On Saturday, Mr Philp was due to stand on a street stall with Labour’s finance chief in Camden, Councillor Theo Blackwell, to show their shared opposition to the electoral reform. Observers joked that it would be the first time the pair had ever agreed on anything – but in the event, Cllr Blackwell had to pull out because he had flu.

Speaking on his way back from by-election campaigning in Oldham, Mr Philp – hotly tipped as a future MP – said that people who felt disenfranchised in safe seats would get a similar feeling with AV.

He said: “Those people would call for full proportional representation. I still wouldn’t go down that line, but that’s not what’s on offer here anyway. 

“In the safe seats in the country, they will feel exactly the same. In Holborn and St Pancras, you might not want Frank Dobson but you would be stuck with him.”

The choice of systems


The candidate with the most votes in a constituency wins the seat, without any need to hit a certain percentage or threshold. The system is praised for its simplicity and speed in finding a victor, although critics say it unfairly favours larger parties and in some areas leads to tactical voting.

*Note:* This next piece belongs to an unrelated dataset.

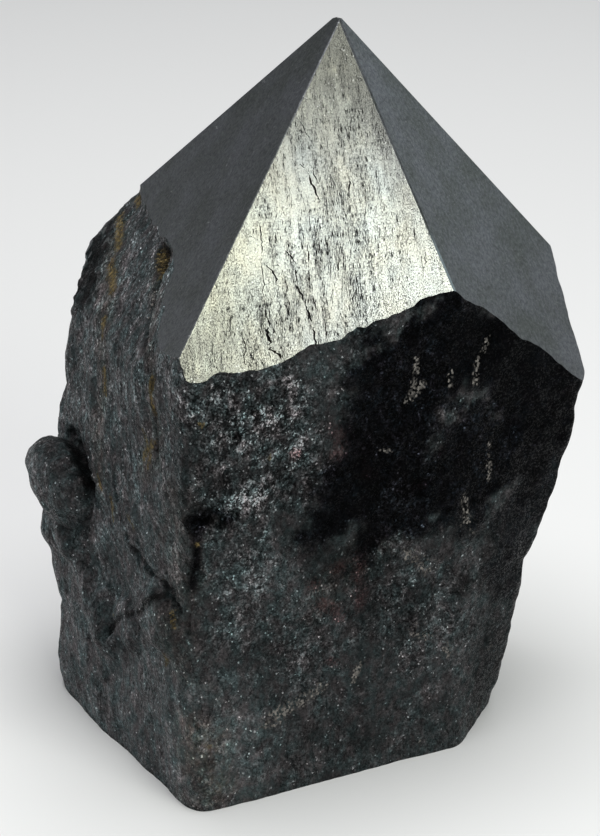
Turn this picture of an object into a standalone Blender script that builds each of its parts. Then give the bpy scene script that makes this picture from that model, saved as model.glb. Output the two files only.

The winning candidate needs to claim a 50 per cent majority to secure the constituency. If this is not achieved after one round of voting, the candidate in last place is eliminated and their votes are redistributed through a second preference vote. The process is repeated with the bottom candidate eliminated until a winner has passed the 50 per cent threshold. Supporters say it would stop candidates winning with little more than a third of the vote as in the case of Glenda Jackson in Hampstead and Kilburn.

‘AV’ makes sure every vote counts

AS a long-time Conservative activist, I’m voting for the Alternative Vote in May. AV isn’t perfect, but it builds on the strengths of the existing system, while tackling some of its glaring weaknesses.

Nowhere were those weaknesses more evident than in Hampstead and Kilburn. The winner, Glenda Jackson, got just 32.8 per cent of the vote. Most people, more than two-thirds, got an MP they didn’t vote for. That isn’t fair. AV would ensure that every MP was supported by more than half those voting.

What was particularly pernicious in Hampstead and Kilburn was that, because no one had a second preference, the whole campaign was distorted into arguments about tactical voting rather than policy. Who was best placed to beat Glenda, or to keep the Tories out? Just look at the reams of campaign literature from all parties making tactical appeals based on previous results. And in the final week, the Daily Mail, with its unerring lack of judgment, advised Conservative voters in Hampstead and Kilburn they needed to vote Lib Dem to beat Labour. I know many Conservatives who voted Lib Dem as the only way to beat Labour who were subsequently horrified that they missed the chance to put Chris Philp over the top. 

AV would stop all that. Everyone could vote for their first choice knowing that their second choice would count as well. I happen to think it might have resulted in a Conservative gain in Hampstead and Kilburn, but the real point is we need an electoral system that’s fair.

The traditional arguments for first-past-the-post are that it makes coalitions unlikely, and that electoral reform would lead to weak, unstable coalitions. Both arguments have been weakened by events – the current system has given us both a hung parliament and a coalition that, whatever you happen to think of it, is hardly weak or unstable.

I’d love to see a majority Conservative government and have spent many, many hours working for that. But if a party wants to form a majority government, it surely should be looking to get something like half the popular vote.

The Conservatives got just 36.1 per cent nationally last year: thoughtful Conservatives need to consider whether a slender Conservative parliamentary majority, on say 38 per cent of the vote, would really have been seen as a legitimate mandate for radical reform.  

I simply urge everyone, but especially Conservative supporters locally, to listen to the arguments and make up their own minds. AV keeps the constituency link and means that every vote will count.

Anyone who thinks that the 35,490 voters who didn’t vote for Glenda should have been able to express a second preference, to ensure the eventual winner had majority support, should vote yes to AV.